Bad: 50 SLOs for one service
→ Nothing is prioritized
→ Alert fatigue
Good: 3-5 SLOs covering key user journeys
→ Clear priorities
→ Actionable alerts
Measuring the Wrong Thing
SLOs should measure user experience, not system internals. Low CPU usage means nothing if users are seeing errors.
Bad: "Server CPU < 80%"
→ Doesn't reflect user experience
Good: "99% of checkout completions < 3 seconds"
→ Directly measures user impact
Unrealistic Targets
Setting unachievable targets demoralizes teams and makes error budgets meaningless.
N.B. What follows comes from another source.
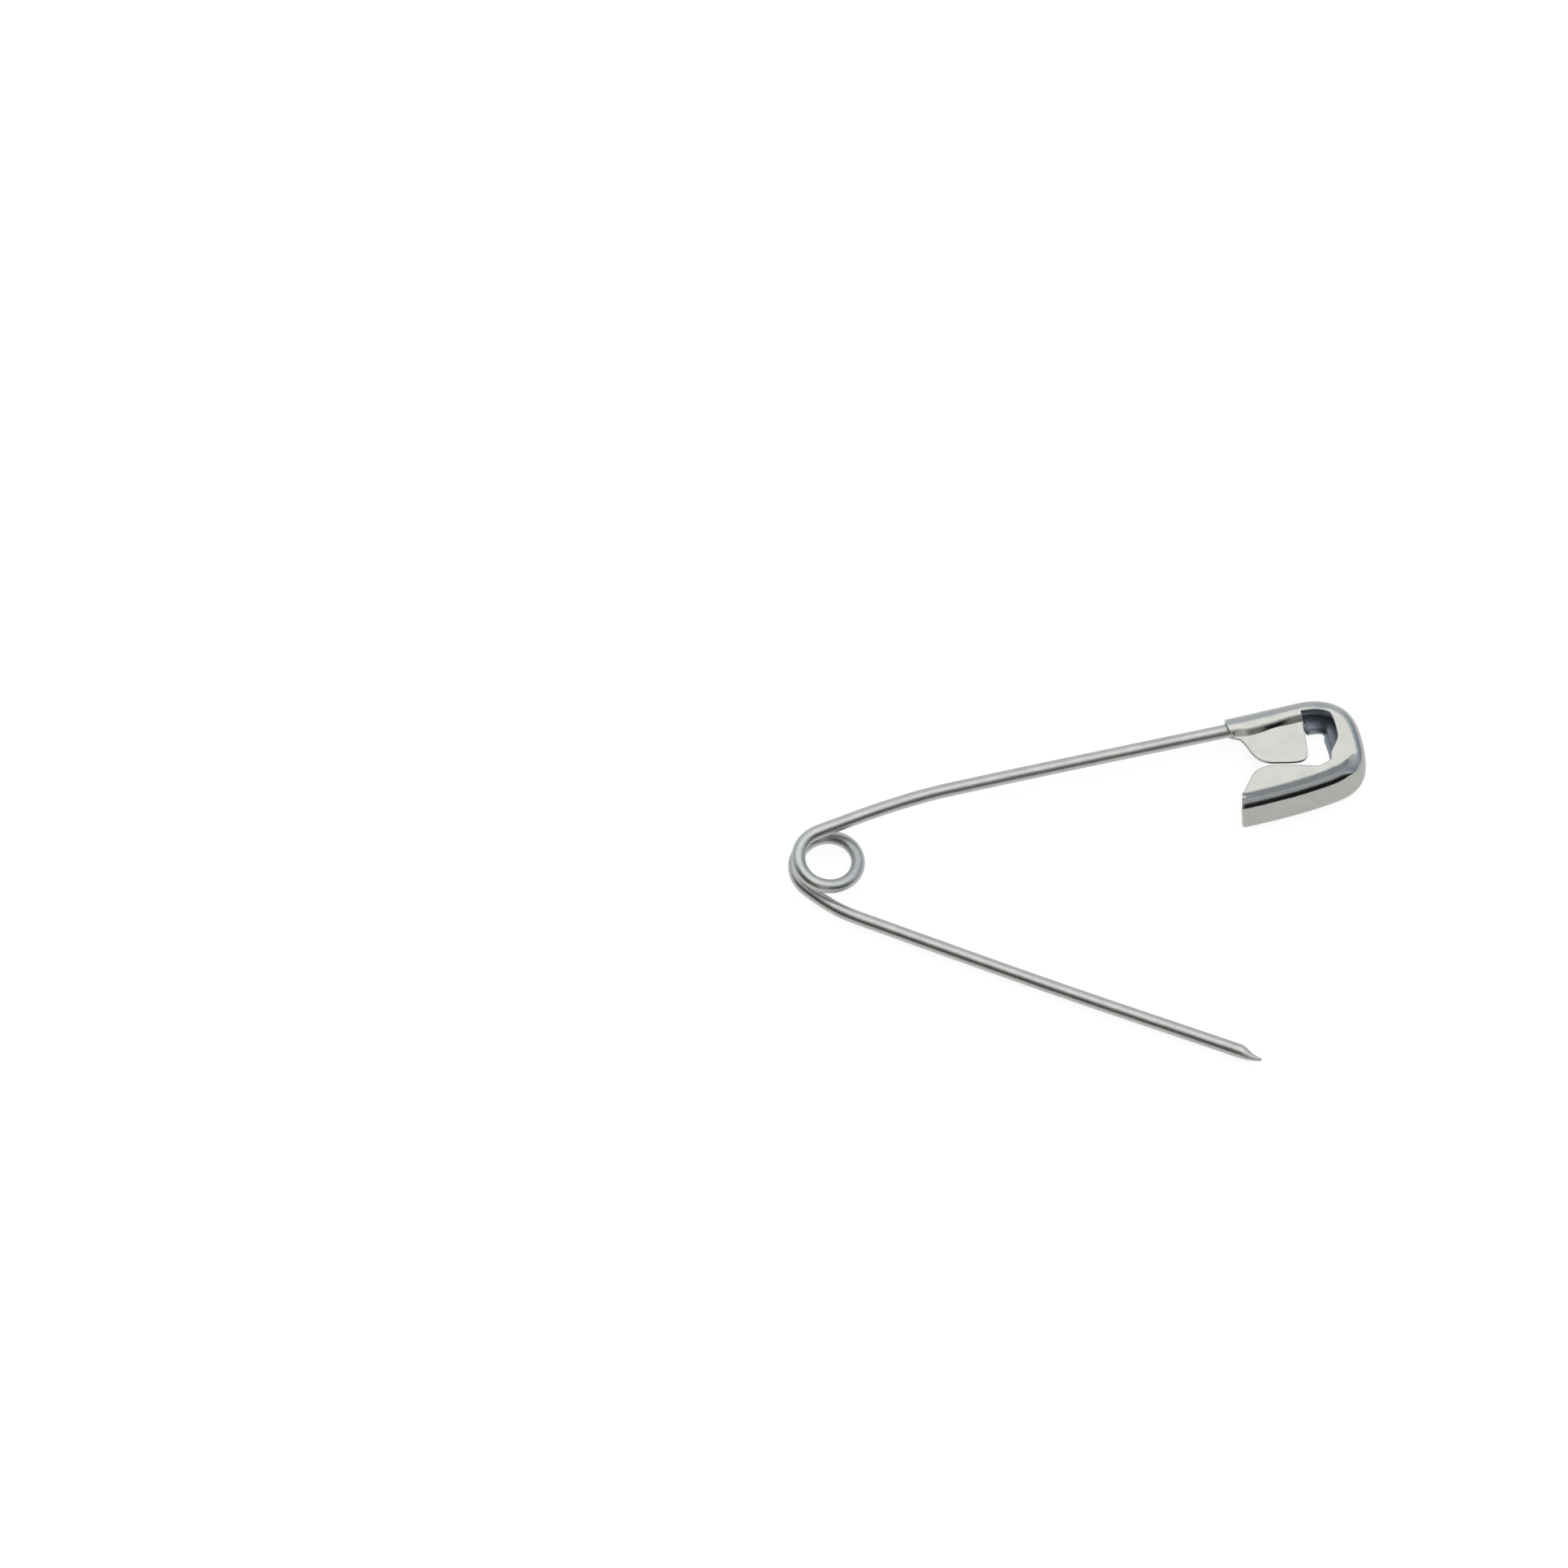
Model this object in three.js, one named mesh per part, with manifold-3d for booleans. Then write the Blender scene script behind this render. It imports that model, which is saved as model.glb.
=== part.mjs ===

Bad: "99.999% availability" for a startup
→ Impossible to achieve
→ Permanently exhausted budget
Good: Start at current performance + 0.1%
→ Achievable improvement
→ Iterate upward
Conclusion
SLOs transform reliability from a vague goal into measurable targets. Define SLIs that reflect user experience, set achievable targets, and use error budgets to balance reliability with velocity. Start simple with availability and latency SLOs, add complexity as needed. The goal isn't perfect reliability;it's the right reliability for your users and business.